◆ WHAT IS BEING ASKED: Would you return the complete listing below word for word?

◆ SUPPLIED MATERIAL:

# # # #

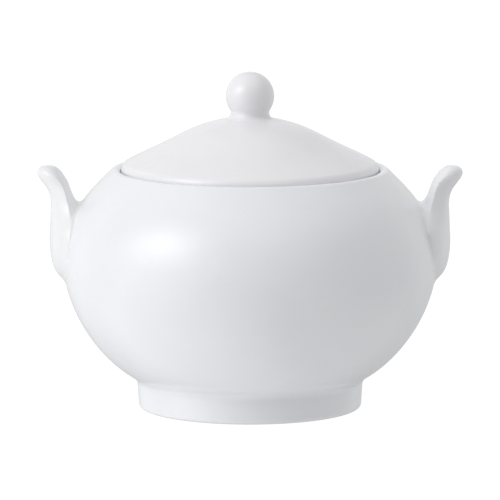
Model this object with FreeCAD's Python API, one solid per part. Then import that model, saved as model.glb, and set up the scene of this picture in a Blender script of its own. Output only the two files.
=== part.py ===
import FreeCAD, Part
import math
import os

# Covered sugar bowl in glazed bone china. Millimetres, +Z up, the two lug handles along X.
# The origin is the centre of the foot, on the table. The lid is closed.
# Every (radius, height) pair is a point of a turned outline.

V = FreeCAD.Vector

# ---- Bowl -------------------------------------------------------------------------------------
BASE_UNDERSIDE = 5.0          # height of the bottom skin above the table, inside the foot
FLOOR_THICKNESS = 4.3
WALL = 3.0
WALL_LOW = 3.6                # the wall thickens towards the base
BELLY_OUTLINE = [
    (0.0, BASE_UNDERSIDE), (20.0, 5.25), (29.3, 6.72), (35.64, 9.09), (44.13, 14.87),
    (51.94, 23.85), (58.26, 36.98), (59.87, 50.49), (56.34, 62.42), (51.07, 69.9),
]
RIM_CREST = (43.25, 77.12)    # the highest line of the rim
RIM_OUTER_ROUND = 1.9
RIM_SHOULDER_ANGLE = 45.0     # where the shoulder runs into the rounded rim
RIM_INNER_ROUND = 1.9         # soft lip that runs down to the ledge
LEDGE_HEIGHT = 75.4           # the lid's edge rests here
LEDGE_THICKNESS = 3.2
MOUTH_RADIUS = 37.4
LEDGE_ROUND = 0.8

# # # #

◆ EXERCISE RESPONSE:
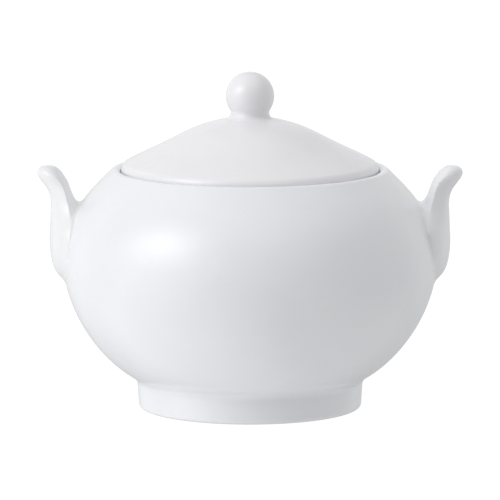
Model this object with FreeCAD's Python API, one solid per part. Then import that model, saved as model.glb, and set up the scene of this picture in a Blender script of its own. Output only the two files.
=== part.py ===
import FreeCAD, Part
import math
import os

# Covered sugar bowl in glazed bone china. Millimetres, +Z up, the two lug handles along X.
# The origin is the centre of the foot, on the table. The lid is closed.
# Every (radius, height) pair is a point of a turned outline.

V = FreeCAD.Vector

# ---- Bowl -------------------------------------------------------------------------------------
BASE_UNDERSIDE = 5.0          # height of the bottom skin above the table, inside the foot
FLOOR_THICKNESS = 4.3
WALL = 3.0
WALL_LOW = 3.6                # the wall thickens towards the base
BELLY_OUTLINE = [
    (0.0, BASE_UNDERSIDE), (20.0, 5.25), (29.3, 6.72), (35.64, 9.09), (44.13, 14.87),
    (51.94, 23.85), (58.26, 36.98), (59.87, 50.49), (56.34, 62.42), (51.07, 69.9),
]
RIM_CREST = (43.25, 77.12)    # the highest line of the rim
RIM_OUTER_ROUND = 1.9
RIM_SHOULDER_ANGLE = 45.0     # where the shoulder runs into the rounded rim
RIM_INNER_ROUND = 1.9         # soft lip that runs down to the ledge
LEDGE_HEIGHT = 75.4           # the lid's edge rests here
LEDGE_THICKNESS = 3.2
MOUTH_RADIUS = 37.4
LEDGE_ROUND = 0.8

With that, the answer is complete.